The girls enjoy track, basketball, volleyball, softball and soccer. Livingston offers several city leagues, and both of the Ackermans have coached their girls in civic center sports.

“If it has to do with sports, they just dive in,” Scott Ackerman said.

That’s great for their parents who like to see their kids cross-train, especially in track, and experience many different types and levels of competition. It’s also time-consuming for their parents.

“Every parent here knows what it’s like,” Tammy Ackerman said. “It seems like we live in our vehicle, running and sitting and waiting, trying to fit errands and shopping in between. Children are just very active these days and that’s awesome.”

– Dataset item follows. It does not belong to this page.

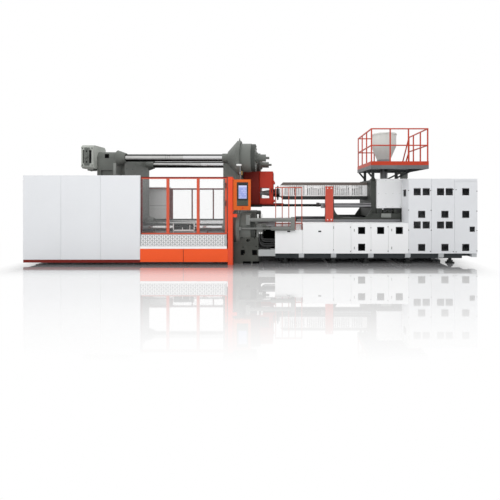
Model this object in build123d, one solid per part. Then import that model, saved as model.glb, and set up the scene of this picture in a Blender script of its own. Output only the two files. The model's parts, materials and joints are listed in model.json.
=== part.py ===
from build123d import *
import math
import os

# Two-platen injection moulding machine in millimetres.
# X runs from the clamp end to the injection end, Y to the rear, Z up, floor at Z 0.

# Overall layout
LEFT_X = -6880
RIGHT_X = 6880
COVER_Y = 1750
AXIS_Z = 2180
SHEET = 4
FOLD = 50
SEAM = 3
FIT = 0.3
RUN = 2.0
OVER = 1.0

# Tie bars and lock
BAR_R = 115
BAR_Y = 1150
BAR_DZ = 1100
LOCK_PITCH = 60
LOCK_TEETH = 3
GROOVE_DEPTH = 12
GROOVE_W = 32
TOOTH_W = 27
LOCK_X = -5094
LOCK_TRAVEL = 55
NUT_LENGTH = 270
NUT_HALF = 205
NUT_GAP = 3
GUIDE_R = 16
GUIDE_DZ = 165
HOUSING_HALF = 360
HOUSING_WALL = 42
HOUSING_LUG = 285
HOUSING_BOLT = 34
BAR_TAIL = 238
PLATEN_TRAVEL = 40 * LOCK_PITCH

# Fixed platen
FIXED_FACE_X = -990
FIXED_PLATE_T = 180
MOULD_HALF_Y = 1060
MOULD_HALF_Z = 1030
FLANGE_X = -504
FLANGE_T = 108
FLANGE_R = 540
SLEEVE_R = 140
BELL_R = 200
CYLINDER_R = 450
CYLINDER_L = 458
CAP_R = 113
LOCATING_R = 157.5
LOCATING_DEPTH = 40
NOZZLE_BORE_R = 135
CONE_BORE_R = 380
BOLT_HOLE_R = 19.5
BOLT_DEPTH = 70
BOLT_STEP = 400

# Moving platen
MOVING_BODY_X0 = -4900
MOVING_BODY_X1 = -4300
MOVING_FACE_X = MOVING_BODY_X1 + 100
MOVING_BODY_HALF_Y = 1300
MOVING_BODY_HALF_Z = 1290
MOVING_PAD_HALF = 960
POCKET_HALF_Y = 640
POCKET_HALF_Z = 480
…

BSSG is a great venue for teaching sportsmanship, Scott Ackerman said.

“But that’s easier to say and harder to do,” he said.

Scott and Tammy Ackerman’s competitive edges come out watching the girls, to the point that Scott Ackerman admits to being “a little radical” when he’s watching the kids compete. Ackerman was a high school state track competitor in Illinois.

Work keeps the 42-year-old father from competing now, but he loves track, and Tammy Ackerman agreed that vicariously he runs every step with his daughters.

Parents and spectators aren’t allowed on the track or in-field at BSSG, but it’s hard to keep Scott Ackerman back. As his daughters were lining up, Ackerman casually stepped inside the fence and positioned himself, camera in hand, just beyond the finish line. Tammy Ackerman was posted near the starting line and grandma Karen Schneider was midway in the stands, cheering during the races and ready to offer consolation and assistance afterward.

This year Ackerman has worked on teaching the girls to run through the tape, pushing each step of the race and keeping their focus. Ackerman’s focus grew as the girls lined up for the starting gun. “Come on! Hard! Hard!” he yelled to each of the girls as they raced toward him. He started motioning with his arm, as though trying to pull them across the finish line, and yelled “All the way, All the way!” He quickly snapped finish line photos and called out “Good job!” as they run past him.

Golden grandpa Gary Schneider was a high school track and field standout who took about 37 years off before returning to throwing discus four years ago. Karen Schneider recalled that Gary read the BSSG discus record for his age group and said “I can beat that.”

  JOHN WARNER/Gazette staff
  Scott Ackerman walks with his daughter Brianna, 12, after she won the 100-meter dash Saturday.

“So I said ‘Why don’t you?’ ” Karen Schneider said. “Gary has always been an athlete and he’s worked really, really hard, especially the last year, to be a real competitor. It shows you can make a comeback if you have the drive and the determination and you want to. I support him 150 percent.”

Schneider competes in the masters division of track and field. After medaling at the BSSG, he was eligible for the 1999 State Games of America, where he won gold in discus. This year he will return to the State Games of America, an Olympicslike event every two years, with his three granddaughters in tow to compete.

The State Games of America, to be in St. Louis in early August, will be a real family affair with relatives from across the Midwest converging for a sort of family reunion while they cheer on Gary, Brianna, Daedra and Audra, Karen Schneider said.

Schneider said throwing the discus as become a “miniature focal point,” in which he trains and also works with a high school student.

“I have a concrete ring in the pasture,” Schneider said. “I chase the horses away so I can go throw. Once in a while I wing one off a rock and chip a discus.”

His granddaughters haven’t yet developed a high level of competitive intensity that Schneider called “killer instinct” that makes them really want to best their competitors, he said. But they all have speed and that instinct will develop.

Watching his granddaughters learn to deal with the emotions of competition has been a joy, Gary Schneider said. Their competition even effects his emotions.

“I think it’s more fun to watch them than to actually do it,” Schneider said of competing. “I admire them and their tremendous potential.”

So does their grandma Karen, who described herself as “the watcher” who holds down the bench for the family. Karen Schneider said BSSG is a great opportunity for the entire family to meet people and especially for the girls to build friendships. She also likes watching them learn to compete.

“It’s a learning program,” she said. “It’s a wonderful, wonderful feeling to see your grandkids participate and have them learn and grow.”